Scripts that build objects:
______________________________

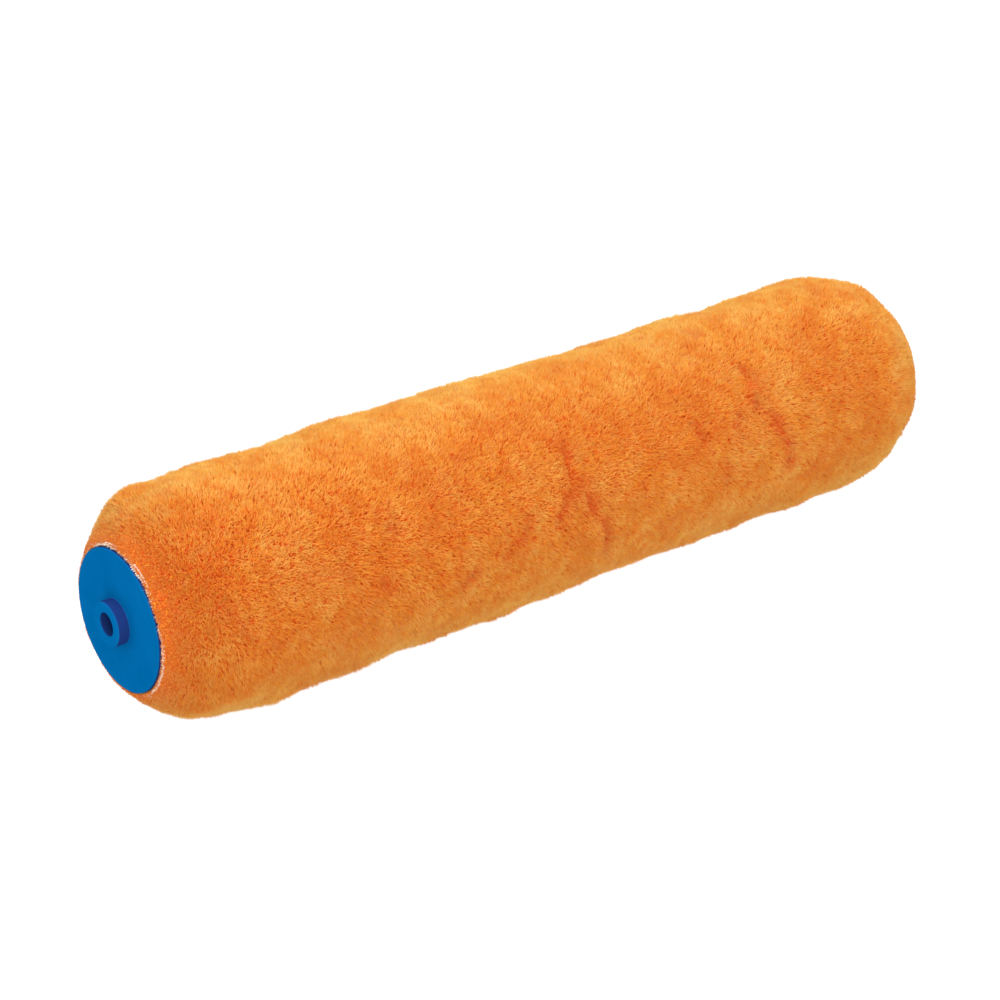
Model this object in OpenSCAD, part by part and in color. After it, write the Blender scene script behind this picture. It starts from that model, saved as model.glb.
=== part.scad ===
// Deep-pile paint roller sleeve with closed ends, for a double-arm roller frame.
// The spin axis lies along Y through the origin, which is the middle of the sleeve.
// The near end cap is at -Y and the far one at +Y. Lengths are in millimetres.

/* [Core tube] */
// Length of the core tube, and of the fabric wound on it
core_len = 305; // [150:1:460]
// Outside diameter of the core tube
core_d = 44.5; // [36:0.1:60]
// Thickness of the inner spiral-wound ply
inner_ply_t = 0.9; // [0.4:0.05:1.5]
// Thickness of the outer spiral-wound ply
outer_ply_t = 0.9; // [0.4:0.05:1.5]

/* [Fabric] */
// Thickness of the glue film between the core and the fabric
glue_t = 0.2; // [0.1:0.05:0.5]
// Thickness of the knitted backing
backing_t = 0.8; // [0.4:0.1:1.5]
// Height of the pile above its backing
pile_h = 13.8; // [6:0.1:20]
// Length of the sheared shoulder at each end of the pile
shoulder_len = 23; // [5:1:40]
// Height of the pile left at the cut edge of the fabric
edge_pile_h = 0.4; // [0.2:0.1:3]
// Fullness of the shoulder: 1 is a straight bevel and 2 is a quarter ellipse
shoulder_power = 1.45; // [1:0.05:2]

/* [End cap flange and boss] */
// How far the rim of the flange is set in from the outside of the core
rim_inset = 0.35; // [0:0.05:1]
// Thickness of the flange
flange_t = 1.2; // [1:0.1:3]
// Radius on the front edge of the flange
flange_round = 0.5; // [0.2:0.1:0.9]
// Diameter of the bore that runs on the rod of the frame
bore_d = 7.2; // [6:0.1:10]
// Wall between the bore and the outside of the boss
boss_wall = 3.3; // [1.5:0.1:5]
// Height of the boss above the flange
boss_h = 3.8; // [2:0.1:8]
// Radius on the front edge of the boss
boss_round = 0.4; // [0.2:0.1:0.8]
// Radius of the fillet where the boss meets the flange
boss_fillet = 0.3; // [0.2:0.1:1]
// Chamfer at each mouth of the bore
bore_chamfer = 0.3; // [0.1:0.1:0.5]

/* [End cap plug] */
// Length of the skirt inside the core
skirt_len = 16; // [8:1:30]
// Wall of the skirt
skirt_wall = 1.5; // [1:0.1:2.5]
// Radial clearance between the skirt and the bore of the core
skirt_clearance = 0.3; // [0.1:0.05:0.6]
// Chamfer that leads the skirt into the core
skirt_lead = 0.8; // [0.3:0.1:0.8]
// Number of crush ribs that grip the core
rib_count = 8; // [4:1:12]
// Width of a crush rib
rib_w = 1.4; // [0.8:0.1:2.5]
// Wall of the hub round the bore
hub_wall = 1.8; // [1.2:0.1:3]
// Length of the hub behind the flange
hub_len = 14; // [6:1:28]
// Number of webs between the hub and the skirt
web_count = 6; // [3:1:8]
// Thickness of a web
web_t = 1.2; // [0.8:0.1:2]
// Depth of the webs behind the flange
web_depth = 10; // [4:1:24]

/* [Hidden] */
$fn = 96;

PILE_ORANGE = [0.93, 0.52, 0.16];
BACKING_CREAM = [0.93, 0.84, 0.72];
GLUE_AMBER = [0.80, 0.70, 0.50];
PLY_BROWN = [0.42, 0.33, 0.26];
PLY_DARK_BROWN = [0.34, 0.27, 0.22];
CAP_BLUE = [0.01, 0.38, 0.66];

// Radii of the layers, from the bore of the core outwards.
core_r = core_d / 2;
between_plies_r = core_r - outer_ply_t;
core_bore_r = between_plies_r - inner_ply_t;
glue_r = core_r + glue_t;
backing_r = glue_r + backing_t;
pile_r = backing_r + pile_h;

// Radii of the end cap, from its bore outwards.
bore_r = bore_d / 2;
boss_r = bore_r + boss_wall;
hub_r = bore_r + hub_wall;
skirt_r = core_bore_r - skirt_clearance;
skirt_bore_r = skirt_r - skirt_wall;
flange_r = core_r - rim_inset;
boss_top = flange_t + boss_h;

// How far a web, a rib or a cutter runs into what it joins or past what it cuts.
merge = 0.4;
CURVE_STEPS = 12;

// Points of an arc of radius r about [x, y], from angle a to angle b.
function arc(x, y, r, a, b, steps = 6) =
    [for (i = [0 : steps]) let (t = a + (b - a) * i / steps) [x + r * cos(t), y + r * sin(t)]];

// Points of one shoulder, as [radius, distance in from the cut edge], from the edge up to full pile.
function shoulder(steps = CURVE_STEPS) =
    let (foot = backing_r + edge_pile_h, power = 2 / shoulder_power)
    [for (i = [0 : steps]) let (t = 90 * i / steps)
        [foot + (pile_r - foot) * pow(sin(t), power), shoulder_len * (1 - pow(cos(t), power))]];

// Turns a shape that was made along Z so that its +Z end points along +Y or -Y.
module along_y(sign = 1) { rotate([-90 * sign, 0, 0]) children(); }

// A plain tube along Y, centred on the origin.
module layer_tube(outer, inner) {
    along_y() difference() {
        cylinder(h = core_len, r = outer, center = true);
        cylinder(h = core_len + 2 * merge, r = inner, center = true);
    }
}

// The tufted pile, with a sheared shoulder at each end.
module pile_cover() {
    half = core_len / 2;
    near = [for (p = shoulder()) [p.x, p.y - half]];
    far = [for (i = [CURVE_STEPS : -1 : 0]) [near[i].x, -near[i].y]];
    color(PILE_ORANGE) along_y() rotate_extrude()
        polygon(concat([[backing_r, -half]], near, far, [[backing_r, half]]));
}

// The knitted ground that holds the pile, cut flush with the core.
module fabric_backing() { color(BACKING_CREAM) layer_tube(backing_r, glue_r); }

// The film that bonds the fabric to the core.
module glue_film() { color(GLUE_AMBER) layer_tube(glue_r, core_r); }

// The outer and the inner spiral-wound strip of the core.
module core_outer_ply() { color(PLY_BROWN) layer_tube(core_r, between_plies_r); }
module core_inner_ply() { color(PLY_DARK_BROWN) layer_tube(between_plies_r, core_bore_r); }

// Flange and boss as one turned shape, with rounded edges and a fillet between them.
module cap_face() {
    rotate_extrude() polygon(concat(
        [[0, 0], [flange_r, 0]],
        arc(flange_r - flange_round, flange_t - flange_round, flange_round, 0, 90),
        arc(boss_r + boss_fillet, flange_t + boss_fillet, boss_fillet, 270, 180),
        arc(boss_r - boss_round, boss_top - boss_round, boss_round, 0, 90),
        [[0, boss_top]]));
}

// Hollow plug that centres the cap in the core, with a chamfer to lead it in.
module cap_skirt() {
    rotate_extrude() polygon([
        [skirt_bore_r, merge], [skirt_bore_r, -skirt_len], [skirt_r - skirt_lead, -skirt_len],
        [skirt_r, -skirt_len + skirt_lead], [skirt_r, merge]]);
}

// Ribs on the skirt that reach the bore of the core and hold the cap by friction.
module crush_ribs() {
    rib_len = skirt_len - 2 * skirt_lead;
    intersection() {
        for (i = [0 : rib_count - 1]) rotate([0, 0, 360 * i / rib_count])
            translate([skirt_r - merge, -rib_w / 2, -rib_len]) cube([3 * merge, rib_w, rib_len + merge]);
        translate([0, 0, -rib_len]) cylinder(h = rib_len + merge, r = core_bore_r);
    }
}

// Radial webs that tie the hub to the skirt.
module cap_webs() {
    for (i = [0 : web_count - 1]) rotate([0, 0, 360 * (i + 0.5) / web_count])
        translate([hub_r - merge, -web_t / 2, -web_depth])
            cube([skirt_bore_r - hub_r + 2 * merge, web_t, web_depth + merge]);
}

// The bore, with a chamfer at both of its mouths.
module cap_bore() {
    translate([0, 0, -hub_len - merge]) cylinder(h = hub_len + boss_top + 2 * merge, r = bore_r);
    for (end = [[boss_top, 1], [-hub_len, -1]]) translate([0, 0, end[0]]) scale([1, 1, end[1]])
        translate([0, 0, -bore_chamfer])
            cylinder(h = bore_chamfer, r1 = bore_r, r2 = bore_r + bore_chamfer);
}

// One moulded end cap. Its flange rests on the end of the core and its boss points outwards.
module end_cap(sign) {
    color(CAP_BLUE) translate([0, sign * core_len / 2, 0]) along_y(sign) difference() {
        union() {
            cap_face();
            cap_skirt();
            crush_ribs();
            cap_webs();
            translate([0, 0, -hub_len]) cylinder(h = hub_len + merge, r = hub_r);
        }
        cap_bore();
    }
}

pile_cover();
fabric_backing();
glue_film();
core_outer_ply();
core_inner_ply();
end_cap(-1);  // end_cap_near
end_cap(1);  // end_cap_far
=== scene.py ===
"""Deep-pile paint roller sleeve with closed ends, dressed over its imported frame.

The sleeve lies along Y with its near end cap at -Y. Lengths are in metres.
"""

import math

import bpy
import numpy as np
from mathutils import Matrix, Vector, noise


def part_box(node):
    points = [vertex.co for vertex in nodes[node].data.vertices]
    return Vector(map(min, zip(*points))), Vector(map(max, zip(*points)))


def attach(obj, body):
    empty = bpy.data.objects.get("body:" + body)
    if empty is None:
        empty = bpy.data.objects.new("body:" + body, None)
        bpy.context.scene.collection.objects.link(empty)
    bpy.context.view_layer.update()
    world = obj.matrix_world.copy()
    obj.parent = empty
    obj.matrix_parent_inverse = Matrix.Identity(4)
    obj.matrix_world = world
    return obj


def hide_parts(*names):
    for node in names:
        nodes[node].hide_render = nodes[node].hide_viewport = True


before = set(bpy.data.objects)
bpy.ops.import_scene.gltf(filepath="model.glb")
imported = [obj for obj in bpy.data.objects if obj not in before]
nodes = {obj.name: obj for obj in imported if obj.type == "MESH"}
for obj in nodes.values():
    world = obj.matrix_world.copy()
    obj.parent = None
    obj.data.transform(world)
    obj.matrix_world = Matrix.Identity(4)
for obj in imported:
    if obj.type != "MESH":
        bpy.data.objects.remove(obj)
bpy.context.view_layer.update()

MM = 0.001
BODY = "root"

# Sizes taken from the frame.
PILE_LOW, PILE_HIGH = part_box("pile_cover")
BACK_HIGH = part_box("fabric_backing")[1]
GLUE_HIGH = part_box("glue_film")[1]
HALF_LENGTH = PILE_HIGH.y
PILE_RADIUS = PILE_HIGH.x
BACKING_RADIUS = BACK_HIGH.x
GLUE_RADIUS = GLUE_HIGH.x
FLOOR_Z = PILE_LOW.z - 0.3 * MM

# Envelope of the pile, with a rounded shoulder at each end.
SHOULDER_LENGTH = 23.0 * MM
SHOULDER_POWER = 1.45
SHOULDER_FOOT = BACKING_RADIUS + 0.4 * MM
SHOULDER_RINGS = 14
MIDDLE_RING_GAP = 2.6 * MM
GROUND_SIDES = 96

# How deep the ground lies under the envelope, as shares of the pile and of a tuft's reach.
TUFT_REACH = 2.8 * MM
GROUND_DEPTH_SHARE = 0.8
GROUND_INSET_SHARE = 0.6
GROUND_LEAST_DROP = 0.35

# The ground's edge, from the glue outwards, as (distance from the edge, radius).
EDGE_STATIONS = [
    (-0.2 * MM, GLUE_RADIUS), (-0.15 * MM, BACKING_RADIUS - 0.25 * MM),
    (0.4 * MM, BACKING_RADIUS + 0.05 * MM),
]

# Tufts of the pile. Lengths and widths are shares of the full tuft, swirls are (size, lean).
TUFT_LENGTH = 2.9 * MM
TUFT_ROOT_RADIUS = 0.25 * MM
TUFT_SIDES = 3
TUFTS_PER_SQUARE_METRE = 8.5e6
LENGTH_RANGE = (0.88, 1.05)
CLUMP_SIZE = 2.4 * MM
CLUMP_LEAST = 0.5
WIDTH_LEAST = 0.8
WIDTH_GAIN = 0.5
PILE_SWIRLS = [(16 * MM, 0.5), (4.5 * MM, 0.7), (1.0 * MM, 1.8)]
PILE_LOOSE = 0.5
PILE_BANDS = 11
BAND_MARGIN = 1.0 * MM
PILE_SEED = 41
TONE_SEED_STEP = 100
LENGTH_SEED_STEP = 200

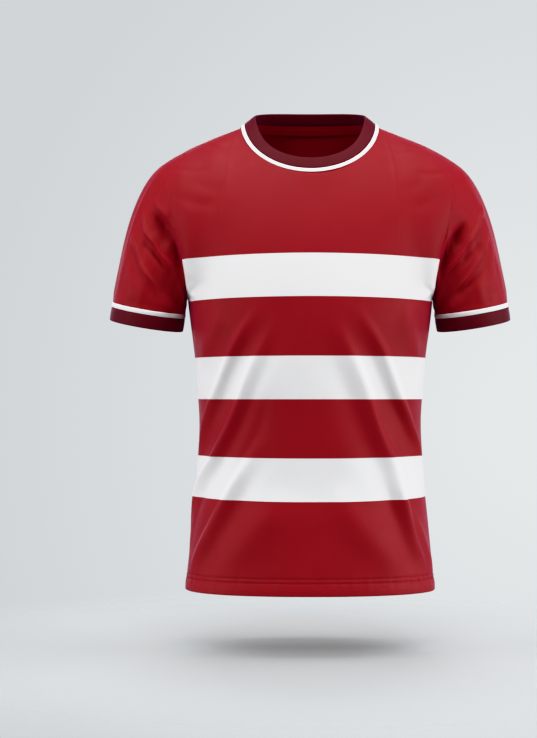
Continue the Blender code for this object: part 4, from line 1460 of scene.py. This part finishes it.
def floor_material(stage):
    """A matt floor that fades into the backdrop away from the jersey."""
    finish = Finish("floor")
    away = finish.add("ShaderNodeVectorMath", {"operation": "LENGTH"}, {0: finish.place()}, output="Value")
    fade = finish.add(
        "ShaderNodeMapRange",
        {"interpolation_type": "SMOOTHSTEP"},
        {"Value": away, "From Min": FLOOR_FADE[0], "From Max": FLOOR_FADE[1], "To Min": 1.0, "To Max": 0.0},
    )
    grain = finish.drift(scale=400.0, detail=2.0, roughness=0.5)
    base = finish.blend(grain, colour(stage.floor, 1 - FLOOR_GRAIN), colour(stage.floor, 1 + FLOOR_GRAIN))
    finish.set(Base_Color=base, Roughness=0.9, Specular_IOR_Level=0.1, Alpha=fade)
    return finish.material


class JERSEY_OT_stage(bpy.types.Operator):
    """Floor, backdrop, lamps and camera"""

    bl_idname = "jersey.stage"
    bl_label = "Studio"

    def execute(self, context):
        stage = context.scene.jersey_stage
        mesh = bpy.data.meshes.new("floor")
        half = FLOOR_SIZE / 2
        corners = [(-half, -half, 0), (half, -half, 0), (half, half, 0), (-half, half, 0)]
        mesh.from_pydata(corners, [], [(0, 1, 2, 3)])
        mesh.materials.append(floor_material(stage))
        floor = bpy.data.objects.new("floor", mesh)
        floor.location.z = stage.floor_height
        context.scene.collection.objects.link(floor)
        add_world(stage)
        for lamp in LAMPS:
            add_lamp(lamp, floor)
        add_camera()
        context.scene.view_settings.view_transform = "Khronos PBR Neutral"
        return {"FINISHED"}


OPERATORS = (
    JERSEY_OT_stage,
    JERSEY_OT_body,
    JERSEY_OT_hem_stitches,
    JERSEY_OT_sleeves,
    JERSEY_OT_collar,
    JERSEY_OT_neck_tape,
    JERSEY_OT_sleeve_ends,
)


class JERSEY_PT_panel(bpy.types.Panel):
    bl_idname = "JERSEY_PT_panel"
    bl_label = "Football Jersey"
    bl_space_type = "VIEW_3D"
    bl_region_type = "UI"
    bl_category = "Jersey"

    def draw(self, context):
        for group in (context.scene.jersey_finish, context.scene.jersey_stage):
            box = self.layout.box()
            for name in group.__annotations__:
                box.prop(group, name)
        for operator in OPERATORS:
            self.layout.operator(operator.bl_idname)


CLASSES = (JERSEY_PG_finish, JERSEY_PG_stage, *OPERATORS, JERSEY_PT_panel)


def register():
    for made in CLASSES:
        bpy.utils.register_class(made)
    bpy.types.Scene.jersey_finish = PointerProperty(type=JERSEY_PG_finish)
    bpy.types.Scene.jersey_stage = PointerProperty(type=JERSEY_PG_stage)


def unregister():
    del bpy.types.Scene.jersey_stage
    del bpy.types.Scene.jersey_finish
    for made in reversed(CLASSES):
        bpy.utils.unregister_class(made)


def main():
    register()
    bpy.ops.jersey.stage()
    bpy.ops.jersey.body()
    bpy.ops.jersey.hem_stitches()
    bpy.ops.jersey.sleeves()
    bpy.ops.jersey.collar()
    bpy.ops.jersey.neck_tape()
    bpy.ops.jersey.sleeve_ends()


if __name__ == "__main__":
    main()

______________________________

Instructions to follow: Using the listing above, gather each line that holds the string "None" and copy it.

Output below:
    if empty is None:
        empty = bpy.data.objects.new("body:" + body, None)
    obj.parent = None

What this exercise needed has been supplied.